Whether you take Johnson & Johnson CEO William Weldon’s public mea culpa over the recent spate of drug recalls at face value or with a cynical grain of salt, the event highlights several important points in brand image damage control.


Johnson & Johnson is no stranger to corporate crisis management and large scale product recalls. The 1982 “Tylenol Scare” involving the deaths of seven individuals after they took some Extra Strength Tylenol that had been laced with cyanide, resulted in a well executed nation-wide recall. Within a week, the company pulled some 31 million bottles of capsules from the shelves. The whole incident is regarded as a case study in corporate crisis management till this day.

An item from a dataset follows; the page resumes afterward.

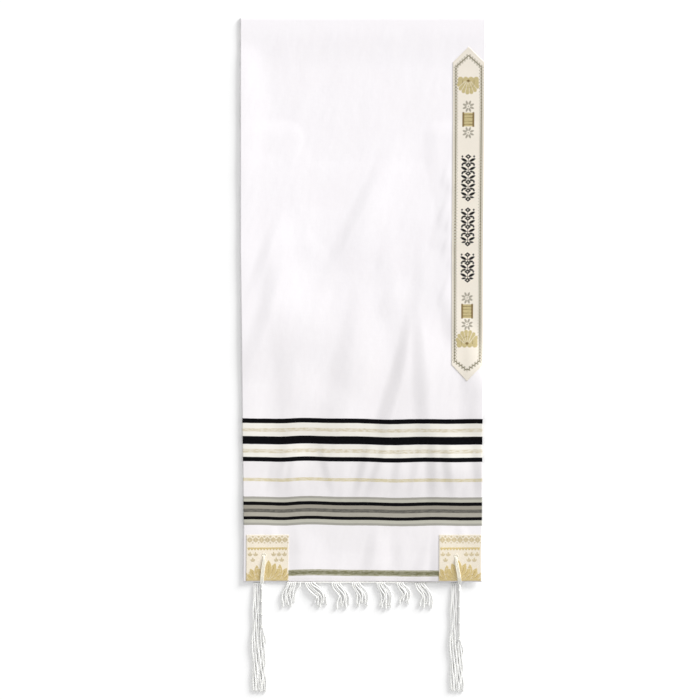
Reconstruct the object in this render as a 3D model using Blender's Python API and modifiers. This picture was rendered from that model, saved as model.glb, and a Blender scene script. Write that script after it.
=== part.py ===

While the current product recalls may lack the luster and consumer approval that characterized the former incident, it nonetheless offers many powerful lessons that small business owners should keep in mind should crisis strike their own companies. Here are three of the most important points:

1. Work quickly to contain the situation. In the age of social media, where news and word-of-mouth ideas spread like wildfire, it is this all the more important to act quickly to quell consumer rage or disapproval. This means quickly getting a statement out to your customers, keeping tabs on social media sites and blogs for negative comments and making it a point to offer a response, and finally being available to offer pertinent information and assistance and answer customer questions. While J&J may have been slow to react at the beginning of the recalls, they did get some things right. (See J&J’s dedicated website).

2. Don’t be afraid to admit wrong doing. Though your first impulse may be to try to cover up a potentially slanderous event. News of your attempted cover up may only backfire and further fan the flames of negative press. Publicly admitting a mistake actually may go a long way towards rebuilding consumer trust and brand loyalty.

3. Present a plan to right past wrongs. In conjunction with the previous two points, presenting a clear and detailed plan of action to prevent future mishaps and then acting on that plan in a timely manner, shows consumers that the company is taking the issue seriously and is making a real effort to improve. Though J&J may have put out such a plan, much skepticism exists as to its efficacy.

In short, a business’ relationship with its customers is just like any other. Mistakes don’t have to be a relationship-breaker, but only if he offending party knows how to handle them properly.